One exciting problem we are working on is a new technology to diagnose stroke before the patient even comes to the hospital, to allow for earlier treatment.
The majority of strokes are caused by clots in the brain and the rest are caused by bleeds. There is an effective treatment for strokes caused by clots called tissue plasminogen activator (tPA), which is injected into the patient and effectively dissolves the clot.
If given in time, tPA can reduce mortality and morbidity. However, at present, tPA can only be given after a CT scan has been completed in the hospital.
If you’re living in a remote part of Ireland, it could take several hours to get to a hospital and have your CT scan. To address this problem, we’re investigating a new technology to diagnose the patient in the ambulance. If it works, it could really transform how strokes are treated and reduce the huge societal burden associated with strokes in Ireland.
In your opinion, why is your research important?
Within our lab, we are creating new diagnostics to identify diseases earlier when treatment is more effective, and also developing a number of exciting therapeutic technologies that have the potential to improve patient outcomes.

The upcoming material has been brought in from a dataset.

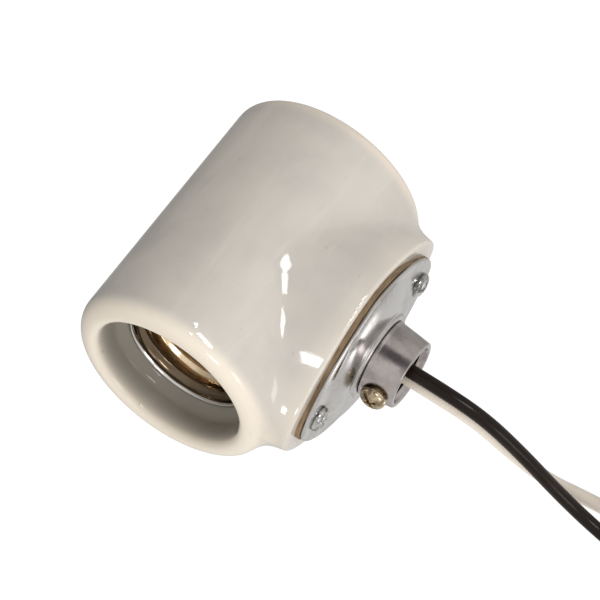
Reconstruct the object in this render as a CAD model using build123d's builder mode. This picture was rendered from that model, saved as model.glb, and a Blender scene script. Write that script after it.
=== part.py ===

We have to be realistic and say that developing a new medical device is very difficult, and there are so many ways to fail.
But if only one of our technologies ultimately gets to the clinic and saves lives or reduces disability, that is something I’d be extremely proud of.
What commercial applications do you foresee for your research?
The average cost of getting a medical device to the patient in the US is approximately $9m. That cost relates to basic research, clinical trials, securing regulatory approval and building your device within a quality system.
That level of funding isn’t normally available within academia so, if you really want your innovation to get to the patient, at some stage you will be required to partner with industry.
Luckily in Ireland, we have 350 medtech companies (72pc of which are indigenous), so we are in a unique position for partnership.
Those partnerships between academia and industry are key for research translation, and, with 38,000 Irish people working in medtech, it’s also a good way to further secure Irish jobs.
What are some of the biggest challenges you face as a researcher in your field?
The technical breakthrough is only a small part of the medical device process. You then have to prepare the device for trials through a quality and regulatory affairs system, to ensure the device is safe for use on patients. You have to seek approval from the regulators and you have to bring your device through clinical trials that are slow and expensive.
At each and every stage of the translation process, there are clear opportunities to fail. Failure can take the form of a delayed or over-budgeted trial, a delay in getting regulatory approval, a key clinician backing a competing technology, or just a gap in funding.
As medtech researchers, we cannot simply focus on the technology; we need to learn about all aspects of medical device development, from clinical trials to quality and regulatory affairs. That is exactly what we’re trying to do in the TMD Lab.
Are there any common misconceptions about this area of research?
Success in medtech doesn’t come from superstar researchers; it is the result of a high-quality ecosystem. There are so many key stakeholders in medtech, ranging from clinicians to engineers, to funders and clinical trials experts, and many others.
To succeed, you need to draw on the expertise and support of all of those stakeholders, and that takes a unique environment. Thankfully in Galway, we have clear buy-in from all parties, driven primarily by good will and wanting to see good technologies getting to the clinic and market. That support is very inspiring!
What are some of the areas of research you’d like to see tackled in the years ahead?
We are currently exploring new technologies to tackle early-stage dementia. With an ever-ageing population, there is a growing number of people being diagnosed with the disease.
The disease is incredibly distressing to the patient and their family, but also has huge economic and societal costs. We are planning our first evaluation of the approach in 2018, and this is a project that the entire team is particularly excited about.